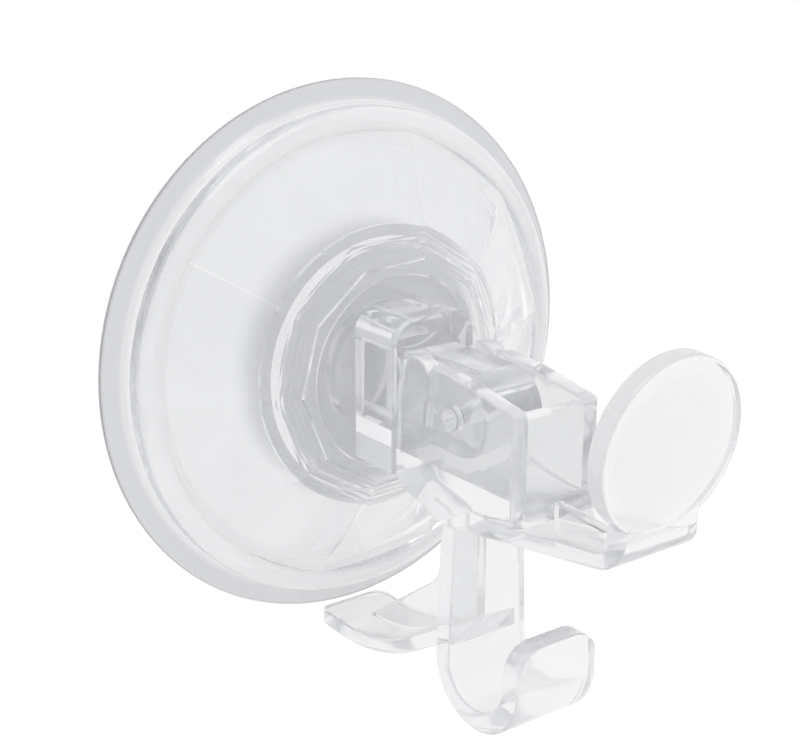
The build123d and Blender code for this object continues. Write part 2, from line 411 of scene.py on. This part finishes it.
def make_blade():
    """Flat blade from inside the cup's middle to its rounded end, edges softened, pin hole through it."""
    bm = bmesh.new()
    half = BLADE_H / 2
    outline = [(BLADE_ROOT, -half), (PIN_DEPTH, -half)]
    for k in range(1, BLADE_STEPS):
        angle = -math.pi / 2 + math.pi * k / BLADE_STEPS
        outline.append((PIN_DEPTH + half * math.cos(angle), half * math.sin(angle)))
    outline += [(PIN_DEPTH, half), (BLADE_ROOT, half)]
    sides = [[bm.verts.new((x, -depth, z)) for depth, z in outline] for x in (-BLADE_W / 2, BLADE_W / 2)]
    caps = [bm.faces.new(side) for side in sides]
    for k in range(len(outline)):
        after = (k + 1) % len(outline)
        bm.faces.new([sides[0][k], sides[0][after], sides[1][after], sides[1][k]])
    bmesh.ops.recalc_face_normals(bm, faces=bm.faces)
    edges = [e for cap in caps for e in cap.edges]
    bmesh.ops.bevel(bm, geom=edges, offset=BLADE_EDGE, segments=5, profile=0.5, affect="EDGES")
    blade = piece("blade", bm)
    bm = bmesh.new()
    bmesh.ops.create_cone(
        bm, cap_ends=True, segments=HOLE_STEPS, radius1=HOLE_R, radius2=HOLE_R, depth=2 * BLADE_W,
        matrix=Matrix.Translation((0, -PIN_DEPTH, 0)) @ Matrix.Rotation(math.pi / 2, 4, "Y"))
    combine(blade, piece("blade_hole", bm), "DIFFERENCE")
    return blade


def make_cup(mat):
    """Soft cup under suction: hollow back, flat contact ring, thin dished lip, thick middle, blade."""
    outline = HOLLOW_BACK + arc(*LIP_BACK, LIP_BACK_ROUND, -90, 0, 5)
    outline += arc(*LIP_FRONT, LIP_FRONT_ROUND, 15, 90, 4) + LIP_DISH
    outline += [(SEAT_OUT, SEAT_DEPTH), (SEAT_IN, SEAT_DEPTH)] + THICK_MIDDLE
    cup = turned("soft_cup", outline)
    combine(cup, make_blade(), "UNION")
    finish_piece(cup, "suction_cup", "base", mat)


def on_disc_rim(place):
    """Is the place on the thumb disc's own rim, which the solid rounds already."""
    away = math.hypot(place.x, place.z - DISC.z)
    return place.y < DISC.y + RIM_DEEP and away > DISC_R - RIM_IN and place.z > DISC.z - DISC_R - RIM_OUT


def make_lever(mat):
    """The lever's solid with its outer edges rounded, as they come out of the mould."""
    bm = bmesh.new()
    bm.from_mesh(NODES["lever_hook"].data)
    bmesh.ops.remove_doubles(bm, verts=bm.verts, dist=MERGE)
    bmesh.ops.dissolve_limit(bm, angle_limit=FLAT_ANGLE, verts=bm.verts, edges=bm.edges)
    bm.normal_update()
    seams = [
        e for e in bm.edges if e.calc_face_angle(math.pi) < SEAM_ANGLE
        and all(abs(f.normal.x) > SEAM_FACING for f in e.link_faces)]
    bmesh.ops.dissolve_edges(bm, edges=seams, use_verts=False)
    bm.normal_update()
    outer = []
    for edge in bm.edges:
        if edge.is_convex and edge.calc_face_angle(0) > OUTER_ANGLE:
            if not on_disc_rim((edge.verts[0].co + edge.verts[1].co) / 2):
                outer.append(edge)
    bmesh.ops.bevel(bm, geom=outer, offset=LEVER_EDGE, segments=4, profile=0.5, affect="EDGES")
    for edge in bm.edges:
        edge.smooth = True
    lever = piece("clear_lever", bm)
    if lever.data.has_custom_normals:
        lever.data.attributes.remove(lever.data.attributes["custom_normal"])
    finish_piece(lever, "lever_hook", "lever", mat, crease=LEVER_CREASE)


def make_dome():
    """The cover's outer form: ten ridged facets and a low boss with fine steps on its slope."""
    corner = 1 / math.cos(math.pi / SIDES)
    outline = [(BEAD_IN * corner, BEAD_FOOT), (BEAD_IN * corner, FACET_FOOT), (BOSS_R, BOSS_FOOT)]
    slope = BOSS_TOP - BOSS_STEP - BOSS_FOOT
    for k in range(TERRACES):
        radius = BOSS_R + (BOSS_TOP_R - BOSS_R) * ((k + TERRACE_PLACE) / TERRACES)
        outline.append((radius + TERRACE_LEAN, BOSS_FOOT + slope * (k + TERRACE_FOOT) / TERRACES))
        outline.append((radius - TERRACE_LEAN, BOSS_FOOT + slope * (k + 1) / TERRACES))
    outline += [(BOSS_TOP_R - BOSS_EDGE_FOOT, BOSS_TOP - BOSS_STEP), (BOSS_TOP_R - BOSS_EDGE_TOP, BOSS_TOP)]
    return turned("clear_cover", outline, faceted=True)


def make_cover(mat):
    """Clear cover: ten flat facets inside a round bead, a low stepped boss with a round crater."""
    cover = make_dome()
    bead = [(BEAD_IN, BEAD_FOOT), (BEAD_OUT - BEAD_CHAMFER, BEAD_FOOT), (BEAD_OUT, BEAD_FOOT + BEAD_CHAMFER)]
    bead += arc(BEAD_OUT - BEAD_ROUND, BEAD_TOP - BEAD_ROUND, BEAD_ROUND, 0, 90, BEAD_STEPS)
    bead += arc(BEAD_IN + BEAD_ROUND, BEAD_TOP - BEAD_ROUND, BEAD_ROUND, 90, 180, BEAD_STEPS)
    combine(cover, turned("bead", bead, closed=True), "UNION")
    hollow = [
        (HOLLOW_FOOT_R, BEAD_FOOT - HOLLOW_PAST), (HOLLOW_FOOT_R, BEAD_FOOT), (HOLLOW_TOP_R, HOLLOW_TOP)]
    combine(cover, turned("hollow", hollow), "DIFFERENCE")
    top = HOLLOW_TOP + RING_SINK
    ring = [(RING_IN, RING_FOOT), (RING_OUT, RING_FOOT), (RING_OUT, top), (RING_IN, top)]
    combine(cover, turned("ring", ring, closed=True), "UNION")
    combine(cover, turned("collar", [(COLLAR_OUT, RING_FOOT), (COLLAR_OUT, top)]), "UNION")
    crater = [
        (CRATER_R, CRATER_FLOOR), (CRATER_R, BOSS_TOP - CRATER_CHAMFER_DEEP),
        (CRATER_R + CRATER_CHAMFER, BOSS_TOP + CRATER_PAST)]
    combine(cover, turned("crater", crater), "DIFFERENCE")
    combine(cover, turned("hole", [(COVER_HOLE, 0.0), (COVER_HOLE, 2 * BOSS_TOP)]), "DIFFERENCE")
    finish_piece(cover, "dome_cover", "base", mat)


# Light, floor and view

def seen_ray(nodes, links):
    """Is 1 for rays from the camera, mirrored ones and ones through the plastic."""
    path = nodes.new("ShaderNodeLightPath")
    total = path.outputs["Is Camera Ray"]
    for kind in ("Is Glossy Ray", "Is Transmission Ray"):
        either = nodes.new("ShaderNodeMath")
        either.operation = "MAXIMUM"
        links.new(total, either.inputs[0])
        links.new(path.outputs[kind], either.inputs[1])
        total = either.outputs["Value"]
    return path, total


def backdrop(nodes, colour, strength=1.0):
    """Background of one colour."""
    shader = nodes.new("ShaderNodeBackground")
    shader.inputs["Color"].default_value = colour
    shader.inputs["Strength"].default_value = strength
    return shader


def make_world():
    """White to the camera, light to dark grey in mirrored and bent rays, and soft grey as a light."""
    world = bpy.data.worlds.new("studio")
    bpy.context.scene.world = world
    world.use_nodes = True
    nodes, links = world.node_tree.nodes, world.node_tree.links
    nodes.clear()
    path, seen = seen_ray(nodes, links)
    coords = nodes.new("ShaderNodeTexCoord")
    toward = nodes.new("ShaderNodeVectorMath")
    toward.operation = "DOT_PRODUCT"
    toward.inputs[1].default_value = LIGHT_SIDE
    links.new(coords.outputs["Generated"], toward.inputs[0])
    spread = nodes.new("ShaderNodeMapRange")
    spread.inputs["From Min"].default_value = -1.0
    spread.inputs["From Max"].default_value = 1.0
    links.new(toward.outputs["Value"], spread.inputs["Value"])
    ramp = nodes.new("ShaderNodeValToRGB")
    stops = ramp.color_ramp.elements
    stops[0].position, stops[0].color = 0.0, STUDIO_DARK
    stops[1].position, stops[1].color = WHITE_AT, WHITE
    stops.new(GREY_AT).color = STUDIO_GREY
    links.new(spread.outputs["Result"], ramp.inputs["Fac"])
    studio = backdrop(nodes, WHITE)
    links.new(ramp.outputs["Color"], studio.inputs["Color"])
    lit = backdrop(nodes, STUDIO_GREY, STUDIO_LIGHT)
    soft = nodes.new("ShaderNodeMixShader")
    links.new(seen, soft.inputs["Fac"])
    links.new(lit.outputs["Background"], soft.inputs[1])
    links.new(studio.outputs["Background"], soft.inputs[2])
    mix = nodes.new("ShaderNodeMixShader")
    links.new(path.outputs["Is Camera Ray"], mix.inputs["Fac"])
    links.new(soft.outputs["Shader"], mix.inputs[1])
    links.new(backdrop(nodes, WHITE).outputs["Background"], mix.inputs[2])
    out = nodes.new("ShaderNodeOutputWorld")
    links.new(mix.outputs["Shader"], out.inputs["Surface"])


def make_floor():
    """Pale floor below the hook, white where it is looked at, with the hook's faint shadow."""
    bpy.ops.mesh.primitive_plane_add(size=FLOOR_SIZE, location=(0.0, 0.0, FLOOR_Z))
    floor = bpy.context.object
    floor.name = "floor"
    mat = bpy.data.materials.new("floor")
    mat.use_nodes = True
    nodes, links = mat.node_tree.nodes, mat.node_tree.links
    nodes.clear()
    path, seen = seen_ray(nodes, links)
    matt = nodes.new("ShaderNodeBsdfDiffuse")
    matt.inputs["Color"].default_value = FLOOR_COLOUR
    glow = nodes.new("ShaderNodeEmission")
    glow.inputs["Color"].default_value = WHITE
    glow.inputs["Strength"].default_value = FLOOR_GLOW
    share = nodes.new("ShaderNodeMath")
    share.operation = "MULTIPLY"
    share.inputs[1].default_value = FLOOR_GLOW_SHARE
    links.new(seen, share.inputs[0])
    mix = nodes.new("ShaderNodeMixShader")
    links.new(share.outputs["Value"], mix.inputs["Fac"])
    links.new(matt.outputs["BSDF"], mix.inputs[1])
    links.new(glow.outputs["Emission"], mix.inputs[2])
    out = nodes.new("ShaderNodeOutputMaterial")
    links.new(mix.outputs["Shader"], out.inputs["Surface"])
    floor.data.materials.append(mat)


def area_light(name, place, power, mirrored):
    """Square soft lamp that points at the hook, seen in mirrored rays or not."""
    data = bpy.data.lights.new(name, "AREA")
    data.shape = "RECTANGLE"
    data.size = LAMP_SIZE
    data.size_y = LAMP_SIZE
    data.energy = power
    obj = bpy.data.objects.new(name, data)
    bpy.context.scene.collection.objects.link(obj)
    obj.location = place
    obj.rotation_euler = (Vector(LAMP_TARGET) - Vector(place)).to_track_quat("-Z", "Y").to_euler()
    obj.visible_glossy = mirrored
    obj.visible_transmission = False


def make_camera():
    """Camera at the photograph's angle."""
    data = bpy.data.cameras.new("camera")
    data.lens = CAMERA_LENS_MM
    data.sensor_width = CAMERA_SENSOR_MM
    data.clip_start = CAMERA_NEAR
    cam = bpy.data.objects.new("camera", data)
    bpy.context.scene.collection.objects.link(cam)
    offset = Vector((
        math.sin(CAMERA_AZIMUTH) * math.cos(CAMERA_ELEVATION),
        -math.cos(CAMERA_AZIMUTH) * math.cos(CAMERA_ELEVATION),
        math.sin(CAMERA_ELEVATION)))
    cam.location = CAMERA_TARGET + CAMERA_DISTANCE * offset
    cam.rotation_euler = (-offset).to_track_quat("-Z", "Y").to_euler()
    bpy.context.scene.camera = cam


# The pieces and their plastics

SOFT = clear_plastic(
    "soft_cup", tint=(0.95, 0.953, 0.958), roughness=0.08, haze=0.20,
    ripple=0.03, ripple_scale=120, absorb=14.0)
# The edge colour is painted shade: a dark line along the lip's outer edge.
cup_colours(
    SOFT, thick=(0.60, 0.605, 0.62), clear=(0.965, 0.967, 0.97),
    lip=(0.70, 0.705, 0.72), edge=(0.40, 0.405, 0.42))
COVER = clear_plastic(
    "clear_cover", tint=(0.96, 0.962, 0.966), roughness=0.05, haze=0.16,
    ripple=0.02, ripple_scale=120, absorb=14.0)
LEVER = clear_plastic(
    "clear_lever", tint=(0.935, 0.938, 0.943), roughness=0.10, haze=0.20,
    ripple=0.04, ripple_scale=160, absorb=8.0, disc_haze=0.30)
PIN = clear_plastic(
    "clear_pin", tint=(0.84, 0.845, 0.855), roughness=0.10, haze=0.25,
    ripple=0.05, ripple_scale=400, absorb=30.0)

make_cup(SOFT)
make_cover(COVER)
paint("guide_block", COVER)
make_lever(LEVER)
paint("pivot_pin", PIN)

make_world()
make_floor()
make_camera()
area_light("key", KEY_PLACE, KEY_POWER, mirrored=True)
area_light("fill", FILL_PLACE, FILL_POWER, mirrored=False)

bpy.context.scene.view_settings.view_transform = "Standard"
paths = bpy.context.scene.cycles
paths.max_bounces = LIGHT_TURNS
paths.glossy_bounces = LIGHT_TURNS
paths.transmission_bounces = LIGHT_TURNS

▶ [TASK STATEMENT]:
Extract exactly the leading lines of the data, stopping at and including the line with "return blade".

▶ [CORRECT RESULT]:
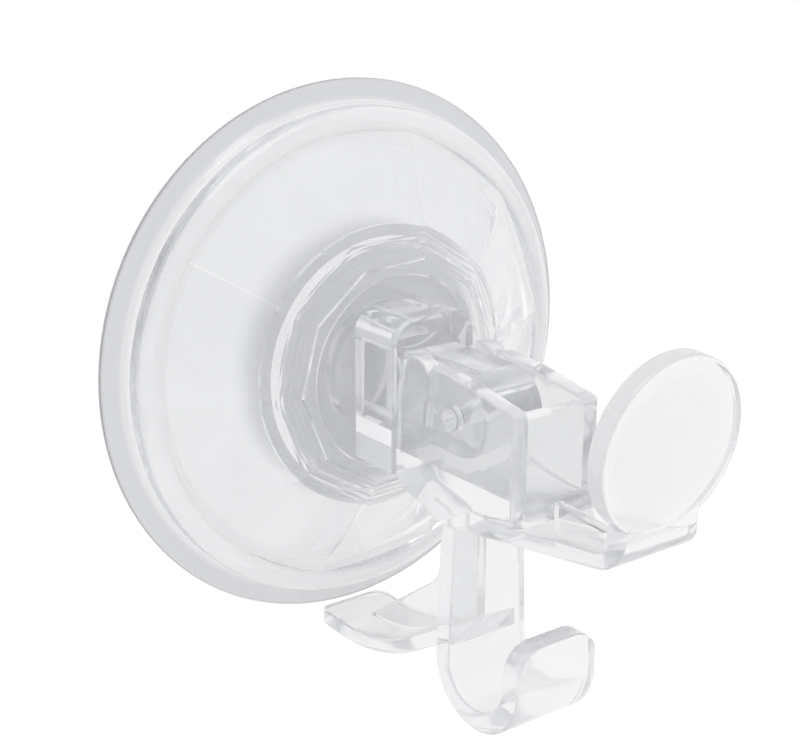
The build123d and Blender code for this object continues. Write part 2, from line 411 of scene.py on. This part finishes it.
def make_blade():
    """Flat blade from inside the cup's middle to its rounded end, edges softened, pin hole through it."""
    bm = bmesh.new()
    half = BLADE_H / 2
    outline = [(BLADE_ROOT, -half), (PIN_DEPTH, -half)]
    for k in range(1, BLADE_STEPS):
        angle = -math.pi / 2 + math.pi * k / BLADE_STEPS
        outline.append((PIN_DEPTH + half * math.cos(angle), half * math.sin(angle)))
    outline += [(PIN_DEPTH, half), (BLADE_ROOT, half)]
    sides = [[bm.verts.new((x, -depth, z)) for depth, z in outline] for x in (-BLADE_W / 2, BLADE_W / 2)]
    caps = [bm.faces.new(side) for side in sides]
    for k in range(len(outline)):
        after = (k + 1) % len(outline)
        bm.faces.new([sides[0][k], sides[0][after], sides[1][after], sides[1][k]])
    bmesh.ops.recalc_face_normals(bm, faces=bm.faces)
    edges = [e for cap in caps for e in cap.edges]
    bmesh.ops.bevel(bm, geom=edges, offset=BLADE_EDGE, segments=5, profile=0.5, affect="EDGES")
    blade = piece("blade", bm)
    bm = bmesh.new()
    bmesh.ops.create_cone(
        bm, cap_ends=True, segments=HOLE_STEPS, radius1=HOLE_R, radius2=HOLE_R, depth=2 * BLADE_W,
        matrix=Matrix.Translation((0, -PIN_DEPTH, 0)) @ Matrix.Rotation(math.pi / 2, 4, "Y"))
    combine(blade, piece("blade_hole", bm), "DIFFERENCE")
    return blade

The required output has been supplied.